Filed under Attitude, Blessings, Determination, Economics, Life at the Lambdins, Lifes Challenges, My "take"

9 responses to “How to survive an economic crisis

  1. Mom, you and dad are pretty much amazing!

  2. Wow. You humble me. I’m complaining today because we cannot afford to get a plumber to fix our third bathroom and my guests had to run through my bedroom to use the master bath. I don’t make time to read every one of your fabulous blog entries… but today, I’m grateful for having taken the time on my birthday (read: day off) to take in some ‘me’ time and read your peice. I actually say with my mouth that we are all ‘spoiled’ Americans. But until you compare your circumstances with another in more difficult circumstances, it really does seem ALL ABOUT ME. Thanks again, Beth, for being an excellent example of contentedness in ‘every situation’.
    Just to bolster my ego, I think I’ll add up what I’ve ‘saved’ in all the make-up, jewelry, clothes, dinners and flowers that I’ve never required! Just kidding. Tracy

  3. wow, I feel better already!

  4. Bravo! Good reminder on how we can all cut back when we need to. I’m ready to implement #10!!! You forgot to mention how much you save by not having a designated “guest room” : ) See you this weekend!

  5. carrie

    The Friday newspaper and other local, community papers are a great way to find free activities for the family. Movies at the park, activities at the local library, small community theater productions, free days at the art museum’s, the list goes on. There is not much we pay for when it comes to entertaining the kids (or out of town guests). Other than or upcoming trip to Disneyland:) The other thing we are starting with our little ones is quarterly “Service Projects”. So much fun to do together and it is a great reminder of how blessed we are and what we DO have.

  6. bethlambdin

    My friend emailed me this —

    “Every year at this time my poor husband gets really stressed out about Christmas shopping. I always say we can cut back. But with all our extended family it’s virtually impossible. Everyone buys for us, how could we possibly not gift back? We usually spend a couple thousand! Did you gasp?? I know it’s crazy!. We usually buy for 50 people. Last year I typed up the list which was 4 pages long! We over bought for our children, too. This year I’m determined to spend a few hundred. I’m scared, but ready to make a change. I was just about to make my list when I saw your post! Perfect timing, Beth!! We also over commit ourselves during the holidays with parties, ect… So I need to cut those back, too. Wish me luck!!!!”

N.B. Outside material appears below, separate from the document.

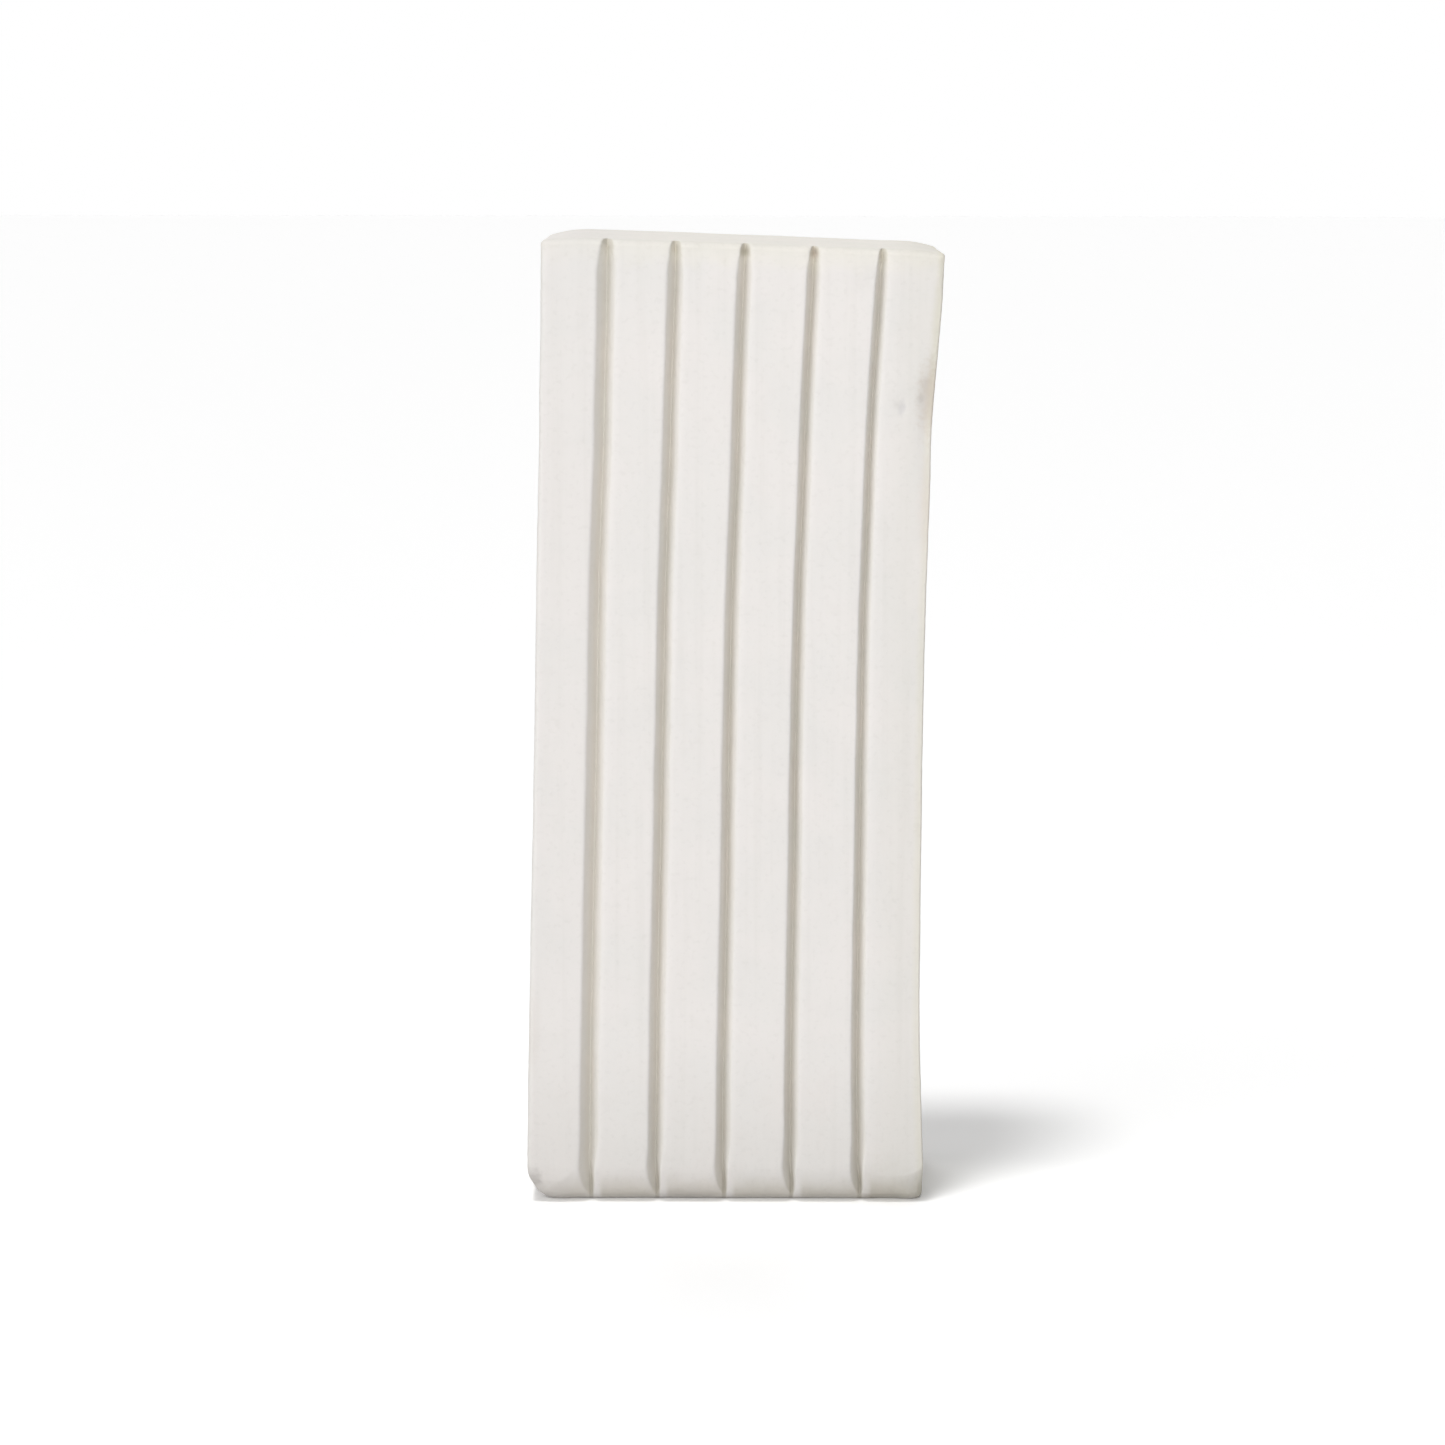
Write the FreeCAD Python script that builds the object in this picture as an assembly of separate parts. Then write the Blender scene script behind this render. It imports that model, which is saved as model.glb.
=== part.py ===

    I thought others might enjoy my ideas I sent her

    Here are some ideas —

    Invite all of your extended family & friends over for a game night with your family say like in January – with fun, food & fellowship. It will cost you much less than a couple hundred dollars to feed them all — and it will be memorable for all. Just include a cute wrapped invitation for under the tree

    Give “family” gifts instead of individual ones – DVD’s, games, ornaments, pictures, personalized calendars all make good gifts – you could spend just $15 – $20 per family (or even less if you have too)

    Have each member of your family write out everything specialabout each person and make a fun card on the computer or by hand. Words of affirmation often mean more than any gift. Or you could video tape yourselves telling them how much you love & care for them

    Donate to their favorite charity or cause in their name – I love this!

    As far as gifts for your children – I think the best thing is to just do stocking gifts & one “larger” gift period. It is also great to have a gift of togetherness where the family goes & does something together – bowling, amusement park, movies, a play etc….

    You can do it! I am cheeering you on. 🙂

  7. Beth,

    Thank you for your wisdom and encouragement! The biggest obstacle we have faced is the tendency do things or buy things to impress others. Our home is 40 years old and lots of our friends live in newer homes. We’ve updated a lot, but still have some items (ie: old bathroom) that need work. Seeing your sink and tub fixtures made me feel right at home! And you know what? Nobody cares about that stuff! I had a dear friend say “I come here to see you, not your house!” Amen!!!

    We need to get past that feeling that others are judging us by what we have or don’t have. Our homes should reflect our faith and love.

    Have a blessed day!

  8. Lynda Borden

    Great ideas Beth ! As a teacher I am always amazed at the great lengths parents go to to buy gifts for me. I know that many of them can not afford to buy them so they are proabably putting them on credit cards. I wish more people realized that we (Americans) do not need more stuff !

    Another Idea – In November our local Beauty College offered half off on all services. I was able to get four girls haircuts and two manicures (Kelly and Shannon paid for those ) for $22.00. And in our home these cuts should last a few months ! I usually treat my self to a manicure in the summer and I always head to the beauty college. Lynda

  9. Anita Swearingen

    Beth,
    I was so encouraged by your trust and your wisdom. We ALL live with too much and NEED less than what we have. Thank you for the reminder that building the Kingdom into our kids matters more that building another room (with the expenses) on to our home. I grew up in a 1200 sq.ft. home and I never knew that I had less than my friends. May I never lose sight of God’s provision in ALL things and to remind my kids that we have ALL that we need in Jesus!